Nach fast 35 Jahren endet die «Lindenstraße»

Frankfurt a.M. (epd). Eine Serie einstellen? Wo doch alle Welt vom Serienboom schwärmt? Viele wollten es nicht glauben, als der WDR am 16. November 2018 das Ende der «Lindenstraße» verkündete. In Kommentaren gab es flammende Plädoyers, Fans organisierten Demonstrationen für den Erhalt. Doch die ARD blieb hart. «Unvermeidbare Sparzwänge» und gesunkene Einschaltquoten sind die offizielle Begründung dafür, dass am 29. März die 1758. und letzte Folge mit dem Titel «Auf Wiedersehen» läuft. Erstmals verrät der Sender vorab nichts zum Inhalt.

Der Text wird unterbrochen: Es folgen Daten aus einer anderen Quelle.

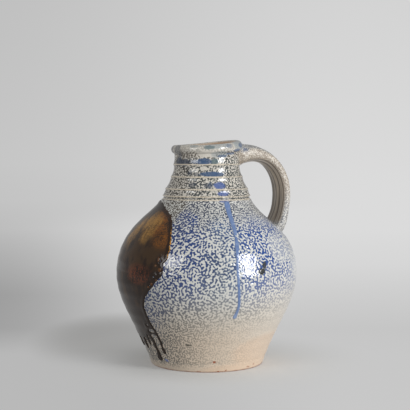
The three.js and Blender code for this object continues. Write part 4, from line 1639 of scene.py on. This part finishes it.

   Zu Beginn hatte es gar nicht danach ausgesehen, dass aus der «Lindenstraße» ein Erfolgsformat werden könnte. «Dürftig und schlecht gemacht», urteilte etwa der Fachdienst «epd / Kirche und Rundfunk» über die erste Folge, die am 8. Dezember 1985 ausgestrahlt wurde. Das Blatt rügte die Serie als «Sozialkitsch» und prophezeite ihr ein baldiges Ende. Ähnlich fielen damals die meisten Kritiken aus. Doch das Publikum war angetan: In ihrer Frühzeit lockte die Serie mit den Spannung erzeugenden Cliffhangern am Ende mehr als zehn Millionen Zuschauer pro Folge an. Im Jahr 2019 waren es freilich nur noch 1,95 Millionen, die auf den Sendetermin am Sonntag um 18.50 Uhr
hinfieberten.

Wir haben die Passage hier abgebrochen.